Over the years, the job has offered Severtson flexibility, along with financial security.
In her early days of business, when she started her family with sons, Beau and Bret, she took a couple of weeks off after their births and then took them to the office. She set up a pack-and-play crib for naps and appreciated help from her office assistant Judy Pulscher, who would pitch in and feed a baby, if needed.
For the past 15 years, Jackie Burggraff, who also is a licensed agent, has been her assistant.
“I’ve been so blessed to have women that I respect and who have helped me to succeed in my business,” Severtson said.
Burggraff said Severtson offered flexibility and was always willing to help out if her employee needed something. Once when Burggraff’s schedule unexpectedly changed, her boss filled in on her Meals on Wheels route for her. When Flandreau had a strong windstorm that left destruction about 10 years ago, Burggraff was out of town, and Severtson went to each customers house by herself, photographing damage and helping with any need they had, Burggraff said.
“She is the most wonderful, generous person I have ever worked for,” Burggraff said. “She’s a very wonderful person. She goes the extra mile for you if you need.”
Friend Colleen Cartwright has become a favorite golf partner with Severtson.
“We’ve known each other for 37 years,” Cartwright said. “She’s my BFF (Best Friends Forever). My grandkids call her Auntie Joan. She’s my sister away from my home.”
Cartwright, who retired in January as an educational technician at the Flandreau Indian School, said it will be fun to have Severtson jumping into retirement, too. She hopes the two can work on some health and exercise goals, which obviously will include golf.

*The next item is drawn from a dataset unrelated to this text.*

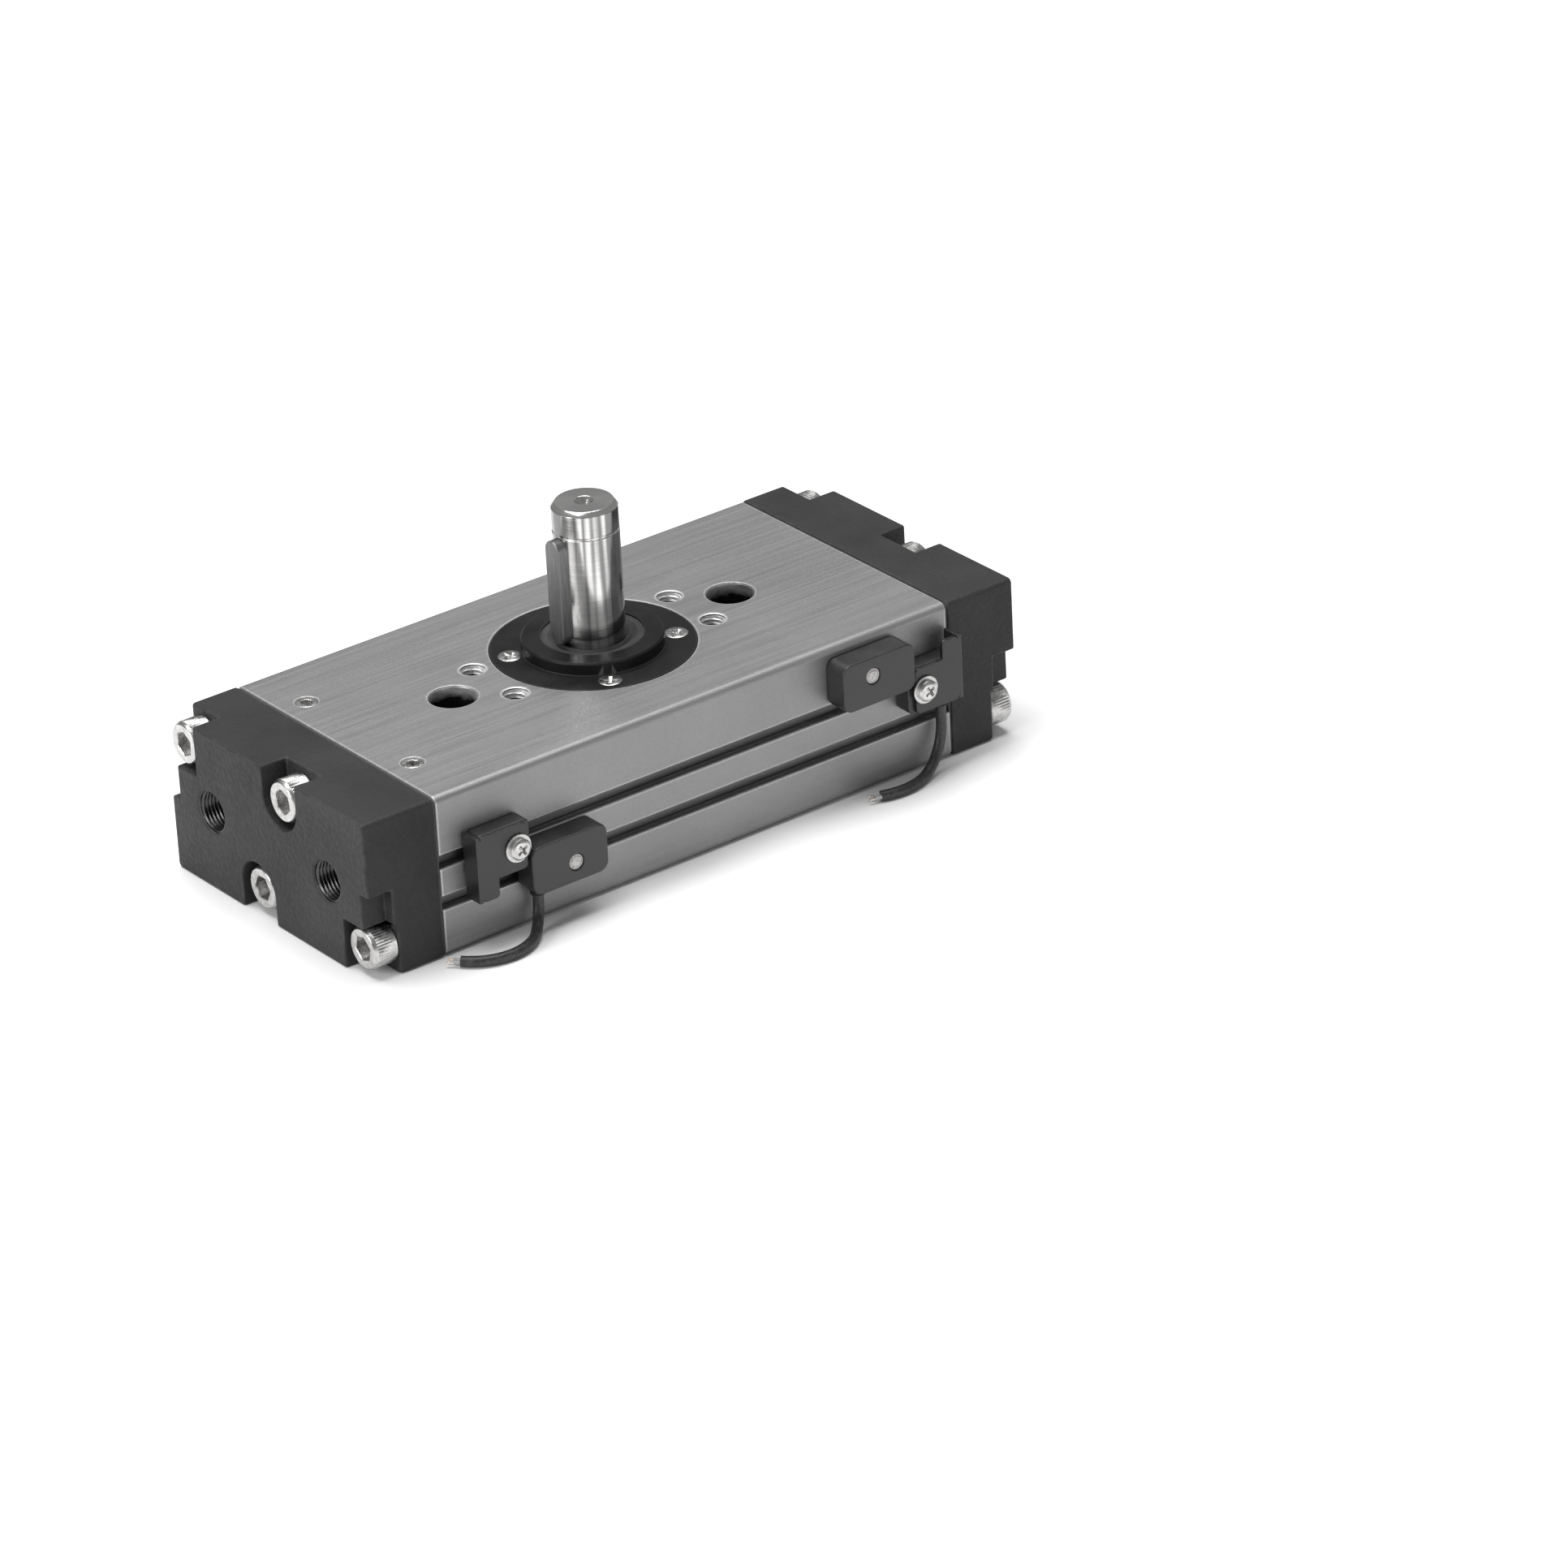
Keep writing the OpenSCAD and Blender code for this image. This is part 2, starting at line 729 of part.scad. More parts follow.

“On the golf course, she’s very competitive. She’s a good golfer,” Cartwright says.
“She has a strong personality, a willed person, kind,” Cartwright says in describing her friend. “She would do anything for you. She would do anything to help to get anybody back on their feet.”
For Severtson, her days soon will be filled with grandchildren, golfing and connecting with siblings. Her twin, Jane Mydland, lives in Sioux Falls and they like spending time together, she says. She also would like to travel to see the family’s second set of twins, Trisha West and Mike Schmidt, in Jacksonville, Fla.
There’s also four grandchildren to love, niece Ashley Podhradsky’s children, Chloe, 7, and Hudson, 6, and son Bret and daughter-in-law Megan’s children, Beckett, 5, and Elliott, 2. Podhradsky is like a daughter because she lived with the Severtsons while attending high school and college.
But first, there are some tee times to set so Severtson can enjoy her free time on the Flandreau course.
“I want to do a lot of golfing,” she says. “I like being outside. I come from a long family of golfers. It’s something you can do no matter what your age.”